━━━━━ Material

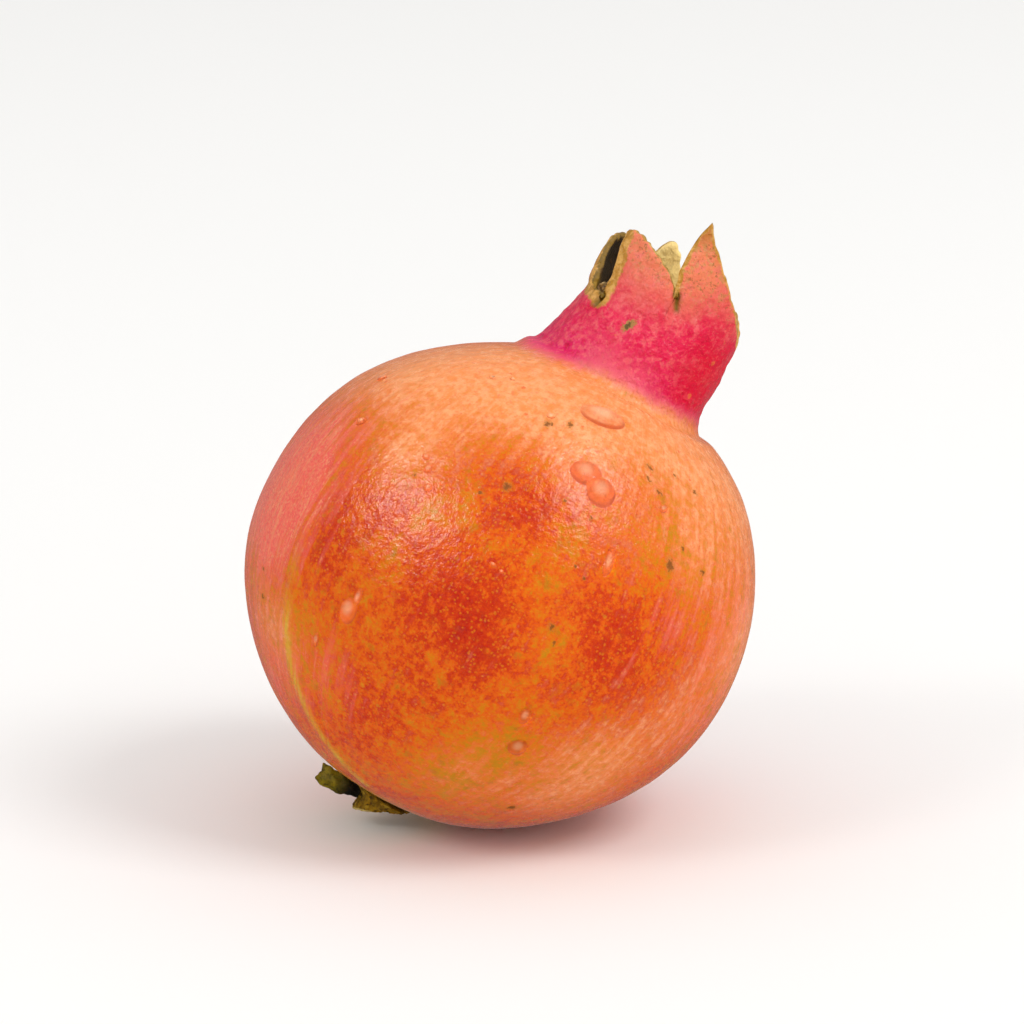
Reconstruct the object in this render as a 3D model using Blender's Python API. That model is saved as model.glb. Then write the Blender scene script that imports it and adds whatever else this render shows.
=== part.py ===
"""A whole pomegranate, lying on a small flat spot with its crown leaning up to the right.

Metres, +Z up. The fruit is drawn upright in its own frame, with its axis on Z, the stem at the lower pole
and the crown on top, and then leaned over. A bearing is an angle round that axis: 0 faces the viewer, 90 is
on the right.
"""

import math
import random
from collections import namedtuple

import bmesh
import bpy
from mathutils import Matrix, Vector

MM = 0.001

# How the fruit lies
LEAN = 31.5             # degrees between the fruit's axis and the vertical
LEAN_HEADING = 15.0     # degrees from +X towards +Y, the way the crown leans
TURN = -20.0            # degrees round its own axis, which brings bearing 0 to the front
REST_SPOT_DEPTH = 0.65 * MM

# Body
BODY_RADIUS = 46.0 * MM
SHOULDER_DROP = 1.3 * MM
SHOULDER_WIDTH = 34.0
LOWER_DROP = 0.8 * MM
LOWER_DROP_FROM = 85.0
LOWER_DROP_TO = 145.0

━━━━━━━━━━

→ What this task involves: Set down every line of the listing above again, exactly as given.

→ Task solution:
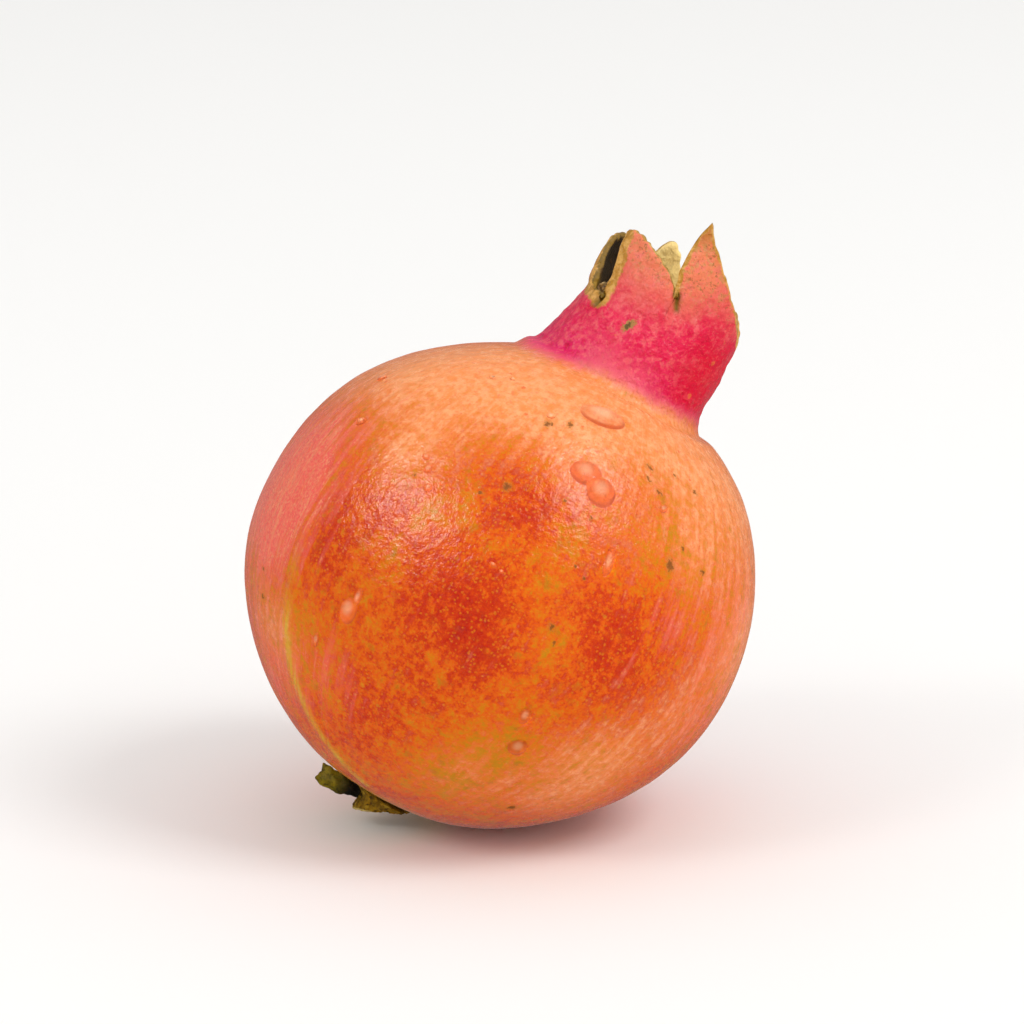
Reconstruct the object in this render as a 3D model using Blender's Python API. That model is saved as model.glb. Then write the Blender scene script that imports it and adds whatever else this render shows.
=== part.py ===
"""A whole pomegranate, lying on a small flat spot with its crown leaning up to the right.

Metres, +Z up. The fruit is drawn upright in its own frame, with its axis on Z, the stem at the lower pole
and the crown on top, and then leaned over. A bearing is an angle round that axis: 0 faces the viewer, 90 is
on the right.
"""

import math
import random
from collections import namedtuple

import bmesh
import bpy
from mathutils import Matrix, Vector

MM = 0.001

# How the fruit lies
LEAN = 31.5             # degrees between the fruit's axis and the vertical
LEAN_HEADING = 15.0     # degrees from +X towards +Y, the way the crown leans
TURN = -20.0            # degrees round its own axis, which brings bearing 0 to the front
REST_SPOT_DEPTH = 0.65 * MM

# Body
BODY_RADIUS = 46.0 * MM
SHOULDER_DROP = 1.3 * MM
SHOULDER_WIDTH = 34.0
LOWER_DROP = 0.8 * MM
LOWER_DROP_FROM = 85.0
LOWER_DROP_TO = 145.0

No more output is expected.